Ich würde zuerst zurückfragen, was daran denn überflüssig ist. Ich verstehe nicht, was die Bedrohung daran sein soll, diverser zu werden. Was ist schlimm daran, mehr Perspektiven miteinzubeziehen? Ich denke, einige Personen haben das Gefühl, es würde über nichts Anderes mehr gesprochen. Warum sie dieses Gefühl haben, weiss ich auch nicht. Aber ich glaube, es ist wichtig diese Themen in den Künsten stattfinden zu lassen. Denn es kann da auf eine ganz andere Art verhandelt werden als in Büchern oder Vorträgen. Wir kreieren Erlebnisse und können eben die unterschiedlichen Perspektiven mit einfliessen lassen. Was passiert beispielsweise, wenn ein kanonischer Stoff auf eine Disability-Perspektive trifft?

Nehmen die darstellenden Künste hierbei ein Vorreiterinnen-Rolle ein, weil im Entstehungsprozess automatisch mehrere Perspektiven involviert sind?

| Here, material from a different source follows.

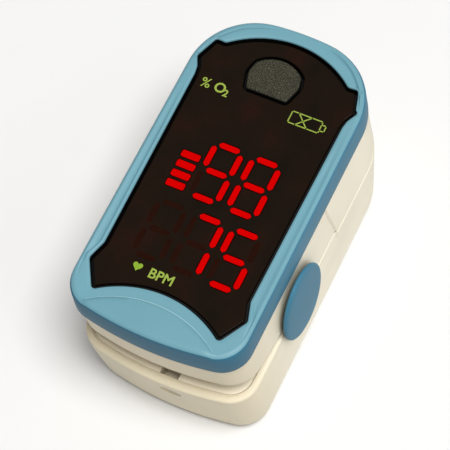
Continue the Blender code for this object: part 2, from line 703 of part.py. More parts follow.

Probenprozesse sind per se schon viel Verhandlung im Ensemble. Es kann daher gut sein, dass die darstellenden Künste eine Vorreiterinnen-Rolle einnehmen. Das zeigt sich auch im schönen Untertitel von M2ACT x BURNING ISSUES: «Performing Arts & Action». Veränderung und Aktivismus ist doch was total Konstruktives. Lasst uns den Strang definieren, an dem wir zusammen ziehen!